When thinking about what location to choose, consider how supportive of the process the national courts at the seat may be. You will need to consider enforcement, and whether the seat is in a country that is party to an international convention such as the New York Convention. Bear in mind that the New York Convention enforces awards by reference to the seat of the arbitration, not the country that the parties come from – the Republic of Yemen, for example, is not a signatory so an arbitration award made in Yemen is not enforceable under the New York Convention, but a Yemeni company can enforce an award under the New York Convention made in Paris.
If the seat is abroad, you will need to seek advice from a local lawyer.
The seat of arbitration does not dictate the physical location of the arbitration hearings. Hearings often take place at the seat of the arbitration but this is not always the case.
An arbitral tribunal can have one or three arbitrators. Parties should consider whether the value of the contract and of any potential disputes justifies the selection of three arbitrators, which will be more expensive. Coordinating space in three arbitrators' diaries will also take more time, which will be bad news if you want a speedy resolution to your dispute.

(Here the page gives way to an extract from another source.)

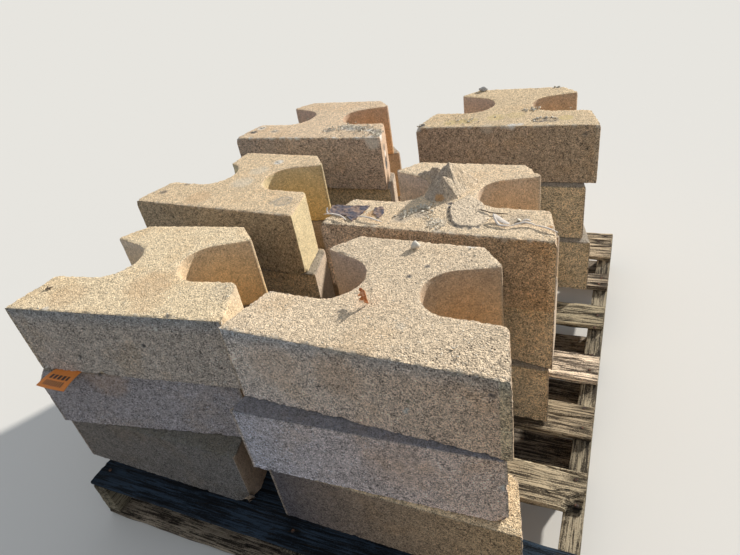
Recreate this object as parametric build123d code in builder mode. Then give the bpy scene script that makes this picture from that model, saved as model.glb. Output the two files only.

The parties may agree not to specify the number in advance and to decide in accordance with the size and complexity of the dispute if one arises. The disadvantage of this is that proceedings may be delayed if the parties disagree on the number of arbitrators once relations have broken down. If institutional arbitration is used, the institution will decide the number of arbitrators if this is not specified in the arbitration agreement.
Specifying the language that will be used up front may save a considerable amount in translators' fees. If the language is not specified, the arbitrators get to choose. The result may not be what you would expect.
Parties should consider whether they want their arbitration to be administered and supervised by a recognised arbitral institution or whether they want an ad hoc procedure. If you use an ad hoc procedure you can still use a set of institutional rules or agree your own rules and procedures.
An arbitral institution can help with the selecting and replacing of arbitrators, organising hearings and handling communications between the parties and the arbitrators - although of course this will come with a fee. Under an ad hoc arbitration the parties are able to create their own rules, but this requires a spirit of cooperation. Cost savings can disappear if this is lacking.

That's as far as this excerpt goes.